Dynograph courtesy of DYNOBIKE (03) 9553 0018

The last speed range on the graph is 150 – 170, so only 20 km/h as compared to 25 for all the others.

I was a bit surprised that the 800 actually matched the 900 – I thought it would be close, but not that close. The 800 really is a very nice engine – it shows just what’s been hiding in the design for all that time they were building those crappy 750s. All seem to be as fast or faster than the carby 900SS with the Vee Two cams too, which surprises me.

Finally the 998S. The really fast one. This bike is the one used in the cams dialled report. On the dyno it accelerates (in 4th gear) from 75 to 200 km/h about 1 second faster than the 888, which translates to a total whipping on the road. Green is std, played with red.

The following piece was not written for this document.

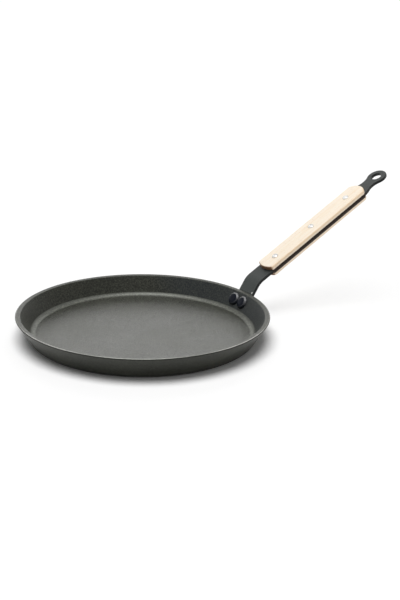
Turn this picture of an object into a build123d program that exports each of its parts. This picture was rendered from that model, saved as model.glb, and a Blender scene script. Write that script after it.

Dynograph courtesy of DYNOBIKE (03) 9553 0018

As an (totally theoretical) indication, by the time the modded 998S has reached 200 km/h, it will have theoretically covered 158m, at which point it will be about 6m ahead of the std 998S, which is doing about 190 km/h. It would be interesting to see how this relates to reality.

So, there you have it. Somewhat interesting, and probably a good comparator between modifications to a particular bike on the same dyno. As for a comparator between bikes on the road, I’m not so convinced. There are lots of variables not considered, the biggest being aerodynamic resistance (and airbox feeding). I’d expect the 998S to out do the 888 even more simply because of that.

But, a good way to waste some time none the less. Some of you may argue that point.